The question hinges on whether color is a product of the mind or an inherent property of objects. While most philosophers will agree that color assignment corresponds to spectra of light frequencies, it is not at all clear whether the particular psychological phenomena of color are imposed on these visual signals by the mind, or whether such qualia are somehow naturally associated with their noumena. Another way to look at this question is to assume two people ("Fred" and "George" for the sake of convenience) see colors differently. That is, when Fred sees the sky, his mind interprets this light signal as blue. He calls the sky "blue." However, when George sees the sky, his mind assigns green to that light frequency. If Fred were able to step into George's mind, he would be amazed that George saw green skies. However, George has learned to associate the word "blue" with what his mind sees as green, and so he calls the sky "blue", because for him the color green has the name "blue." The question is whether blue must be blue for all people, or whether the perception of that particular color is assigned by the mind.

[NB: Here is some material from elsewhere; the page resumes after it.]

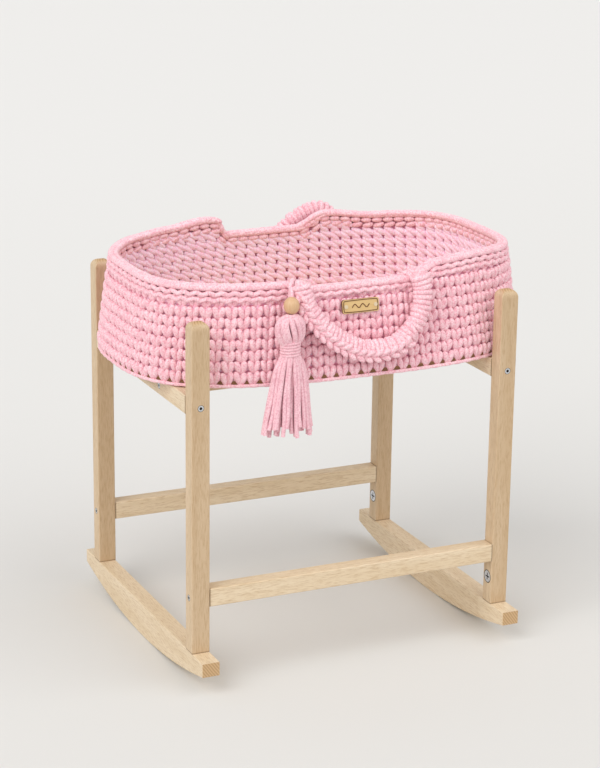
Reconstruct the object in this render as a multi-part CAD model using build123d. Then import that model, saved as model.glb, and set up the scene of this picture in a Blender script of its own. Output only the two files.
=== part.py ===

This extends to all areas of the physical reality, where the outside world we perceive is merely a representation of what is impressed upon the senses. The objects we see are in truth wave-emitting (or reflecting) objects which the brain shows to the conscious self in various forms and colors. Whether the colors and forms experienced perfectly match between person to person, may never be known. That people can communicate accurately shows that the order and proportionality in which experience is interpreted is generally reliable. Thus one's reality is, at least, compatible to another person's in terms of structure and ratio.